Es sind Filme wie "Der menschliche Makel", die diese Debatte zumindest im Kopf eines Rezensenten immer wieder auflodern lassen, denn diese Verfilmung des jüngsten Romans von Philip Roth - ein seit Jahrzehnten ebenso angesehener wie umstrittener jüdisch-amerikanischer Autor - ist gleichzeitig eine hervorragende Literaturadaption und ein filmdramaturgisches Debakel. Beinahe sämtliche Aspekte der hochkomplexen Vorlage berücksichtigend gibt sich "Der menschliche Makel" alle Mühe, dem Buch so gerecht wie möglich zu werden, verliert darüber indes die Tatsache aus den Augen, dass ein Kinofilm nach einer wesentlich simpleren Drei-Akt-Dramaturgie funktioniert und so etwas wie eine erkennbare Spannungskurve braucht. Beides fehlt hier leider größtenteils.

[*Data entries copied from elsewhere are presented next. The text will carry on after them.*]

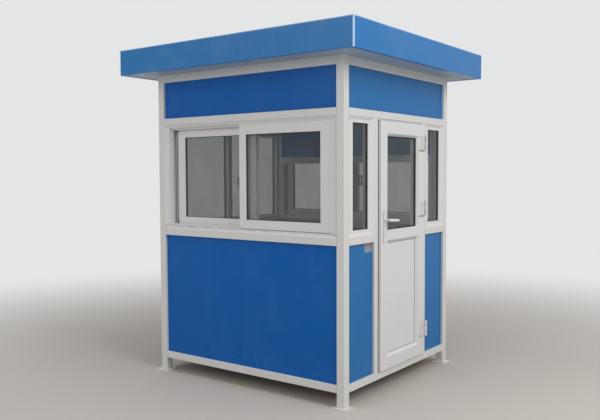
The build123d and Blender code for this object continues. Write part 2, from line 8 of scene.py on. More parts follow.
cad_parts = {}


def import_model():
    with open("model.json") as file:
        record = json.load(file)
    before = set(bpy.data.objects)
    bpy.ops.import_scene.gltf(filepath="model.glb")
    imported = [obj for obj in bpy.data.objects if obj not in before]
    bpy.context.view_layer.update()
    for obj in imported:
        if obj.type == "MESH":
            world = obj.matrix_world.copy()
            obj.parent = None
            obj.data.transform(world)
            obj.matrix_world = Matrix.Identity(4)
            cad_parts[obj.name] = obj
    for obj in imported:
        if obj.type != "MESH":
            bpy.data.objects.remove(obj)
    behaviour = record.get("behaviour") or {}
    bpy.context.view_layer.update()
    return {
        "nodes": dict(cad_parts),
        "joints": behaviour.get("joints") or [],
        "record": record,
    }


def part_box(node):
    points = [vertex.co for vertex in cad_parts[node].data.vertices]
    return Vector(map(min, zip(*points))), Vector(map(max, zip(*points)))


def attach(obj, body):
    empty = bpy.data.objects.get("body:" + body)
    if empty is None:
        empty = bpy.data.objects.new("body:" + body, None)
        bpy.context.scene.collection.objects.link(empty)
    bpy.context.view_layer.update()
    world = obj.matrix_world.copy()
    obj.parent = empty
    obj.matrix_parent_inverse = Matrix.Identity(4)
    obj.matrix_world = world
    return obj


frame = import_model()
slots = {part["node"]: part["material_slot"] for part in frame["record"]["subparts"]}

# Sizes in metres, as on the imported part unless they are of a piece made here
bite = 0.0002               # how far a piece made here runs into what carries it
post = 0.060                # square corner posts
profile_edge = 0.002        # bevel on the plastic profiles' outer edges
pane_rebate = 0.008         # how far a pane runs into its frame
gasket_lip = 0.0035         # rubber that shows on the glass
gasket_reach = 0.0060       # and on the reveal, out from the glass
door_gasket = (0.0050, 0.0055)  # lip on the pane, and how far it stands out
panel_gasket = (0.0030, 0.0020)
leaf_bead = 0.020           # slope between the door's panes and its welded frame
sash_clearance = 0.004      # outer sash to its jamb
strip_lap = 0.0024          # sealing strip over the bevels beside that gap
strip_depth = 0.012         # and into it
sealant_reach = 0.0215      # fillet of sealant on the face of a white frame
sealant_shy = 0.0004        # its edge, behind the steel's face
seam_width = 0.0016         # welded mitre of a plastic frame
seam_proud = 0.0003
seal_middle = 0.0115        # bulb of the door's seal, in from the door frame's edge
seal_half = 0.0035
seal_stem = 0.0020
seal_crown = 0.0030
buffer_depth = (0.068, 0.090)  # rubber in the track's jamb, behind the frame's face
buffer_proud = 0.0035
board_foot = 1.671          # blue board across the top of the rear window, inside
board_shy = 0.002           # its top, below the head rail's
board_inset = 0.043         # its ends, in from the window frame's
board_clear = 0.0002        # its face, behind the window frame
board_thick = 0.006
rail_height = 0.059         # white rail at the board's foot
rail_thick = 0.025
door_frame_face = 0.020     # its width
latch_gap = 0.010           # door frame to the leaf's body
lock_middle = 0.022         # middle of the lock, out from the leaf's back
lock_half = 0.010           # half widths of its face, its bolts and the strike plate
bolt_half = 0.006
strike_half = 0.013
lock_inset = 0.004          # ends of the lock's face, in from the handle plates'
strike_reach = 0.006        # ends of the strike plate, past those of the face
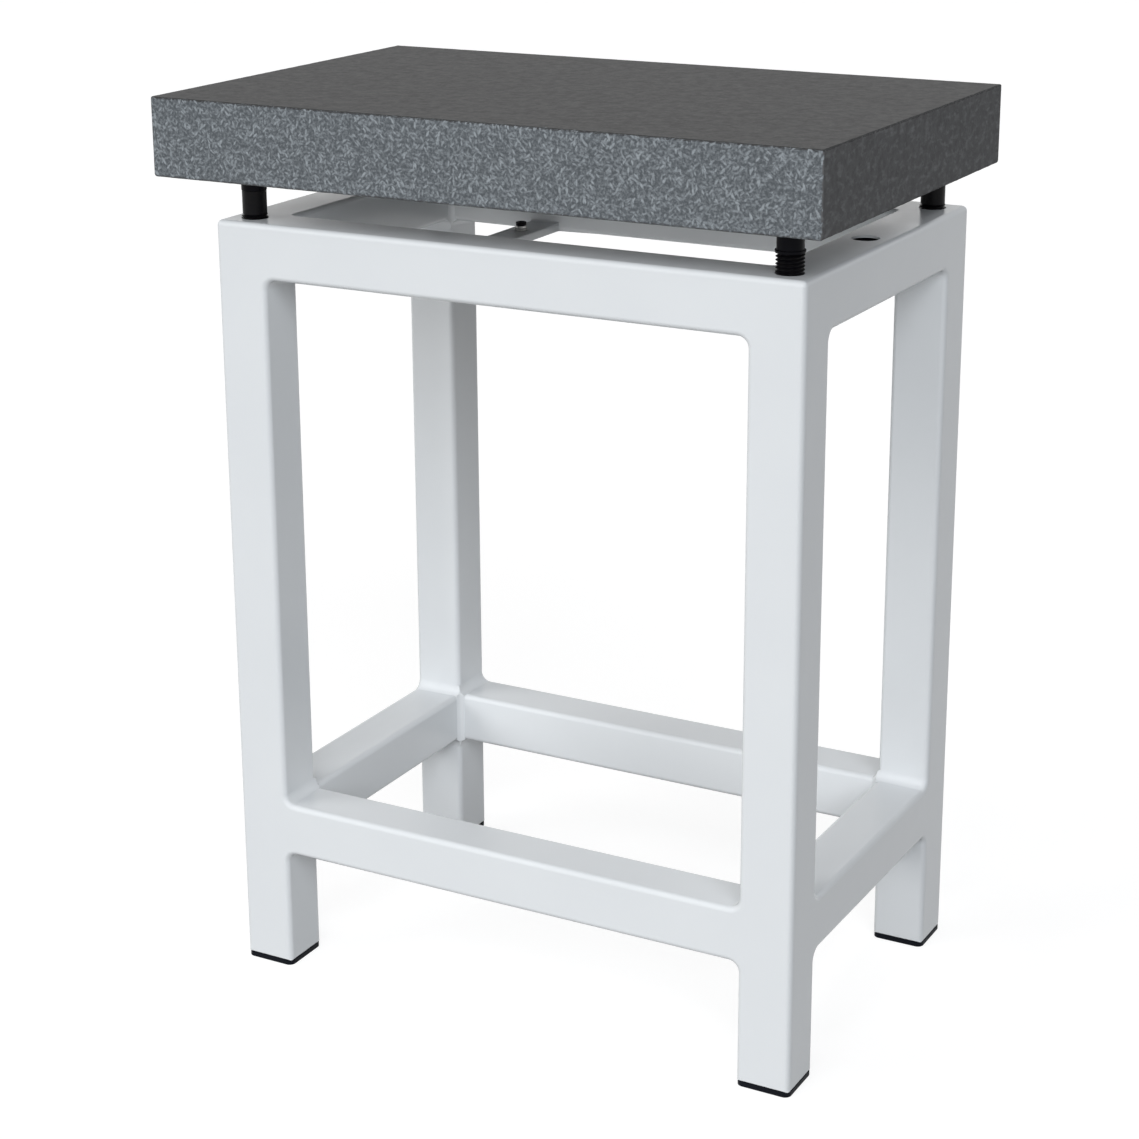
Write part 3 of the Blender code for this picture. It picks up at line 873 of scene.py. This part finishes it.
def hole_radius(screw):
    """The radius of the hole that a CAD screw goes through."""
    low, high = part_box(screw)
    return (high[0] - low[0]) / 2 + HOLE_GAP


def frame_cutters(planes):
    """The hollows of the legs and of the right rail, and the holes in their walls."""
    cutters = []
    stand_top = planes[2][-1]
    for depth, side in CORNERS:
        name = f"{depth}_{side}"
        low, high = (Vector(corner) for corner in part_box(f"leg_{name}"))
        wall = Vector((TUBE_WALL, TUBE_WALL, 0))
        low, high = low + wall, high - wall
        low.z -= OVERRUN
        high.z -= LEG_TOP_WALL
        cutters.append(box_cutter(f"{name}_bore", low, high, EDGE_RADIUS - TUBE_WALL))
        screw = f"levelling_screw_{name}"
        hole = (middle(screw), hole_radius(screw), high.z - OVERRUN, stand_top + OVERRUN)
        cutters.append(round_cutter(f"{name}_hole", *hole))
    low, high = (Vector(corner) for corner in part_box("top_rail_right"))
    rail_bottom = planes[2][RAIL_BOTTOM]
    low = Vector((low.x + TUBE_WALL, low.y + TUBE_WALL, rail_bottom + TUBE_WALL))
    high = Vector((high.x - TUBE_WALL, high.y - TUBE_WALL, stand_top - TUBE_WALL))
    cutters.append(box_cutter("rail_bore", low, high))
    radius = hole_radius("levelling_screw_front_right")
    hole = (middle("bush_spare"), radius, high.z - OVERRUN, stand_top + OVERRUN)
    cutters.append(round_cutter("spare_hole", *hole))
    low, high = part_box("cross_bar")
    hole = (middle("bar_screw"), STUD_RADIUS + HOLE_GAP, low[2] - OVERRUN, high[2] + OVERRUN)
    cutters.append(round_cutter("bar_hole", *hole))
    return cutters


# Turned and threaded pieces


def swept(name, rings, place, closed=False):
    """A turned piece through rings, each a function of the angle that gives radius and height.

    It ends flat, or joins its last ring to its first where it is closed.
    """
    bm = bmesh.new()
    loops = []
    for ring in rings:
        loop = []
        for step in range(THREAD_SIDES):
            angle = 2 * math.pi * step / THREAD_SIDES
            radius, height = ring(angle)
            at = (radius * math.cos(angle), radius * math.sin(angle), height)
            loop.append(bm.verts.new(Vector(at) + place))
        loops.append(loop)
    pairs = list(zip(loops, loops[1:]))
    if closed:
        pairs.append((loops[-1], loops[0]))
    else:
        bm.faces.new(loops[0][::-1])
        bm.faces.new(loops[-1])
    for lower, upper in pairs:
        for step in range(THREAD_SIDES):
            after = (step + 1) % THREAD_SIDES
            bm.faces.new((lower[step], lower[after], upper[after], upper[step]))
    bmesh.ops.recalc_face_normals(bm, faces=bm.faces)
    obj = mesh_object(name, bm)
    obj.data.shade_smooth()
    obj.data.set_sharp_from_angle(angle=math.radians(TURNED_SHARP_ANGLE))
    return obj


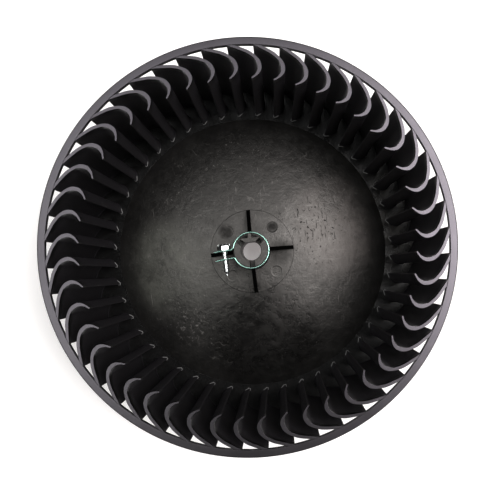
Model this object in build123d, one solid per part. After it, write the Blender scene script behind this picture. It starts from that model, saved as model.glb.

Man hat sich aber auch wahrlich keinen Gefallen damit getan, ausgerechnet dieses Buch adaptieren zu wollen: Zeitlich angesiedelt in der vollen Blüte des Clinton-Lewinsky-Skandals, ist "Der menschliche Makel" zunächst einmal eine bitterironische Abhandlung über die verlogene amerikanische "Holier than thou"-Moralattitüde zu einer Zeit, in der man Political Correctness nicht groß genug schreiben konnte. Zentraler Charakter ist der verdiente jüdische Literaturprofessor Coleman Silk (Anthony Hopkins), der in einem seiner Seminare zum wiederholten Male die Abwesenheit zweier Studenten feststellt und darum flapsig die Kommilitonen fragt: "Do they actually exist, or are they spooks?". "Spooks", Geister eben, doch umgangssprachlich ist "spooks" auch eine abfällige Bezeichnung für Schwarze, und da es sich bei den beiden abwesenden Studenten tatsächlich um Afro-Amerikaner handelt, beginnt hier eine Hexenjagd gegen den angeblich rassistischen Silk, die in seiner Entlassung endet. Eine zutiefst ironische Wandlung der Ereignisse, denn Coleman Silk ist selbst ein Afro-Amerikaner: Mit einer sehr hellen Hauttönung geboren, gab er sich - wie viele Schwarze in der Mitte des 20. Jahrhunderts - als Weißer aus, um bessere Karrierechancen zu haben, und verschwieg seine wahre Identität selbst seiner eigenen Ehefrau bis zu deren Tod. Nun am unrühmlichen Ende seiner Karriere angekommen, sucht er den Autor Nathan Zuckerman (Gary Sinise) auf, um diesem quasi seine Memoiren zu diktieren, und beginnt gleichzeitig eine Affäre mit der Putzfrau und Melkerin Faunia Farley (Nicole Kidman), der immer noch von ihrem gewalttätigen und durch den Vietnamkrieg traumatisierten Ehemann Lester (Ed Harris) bedroht wird.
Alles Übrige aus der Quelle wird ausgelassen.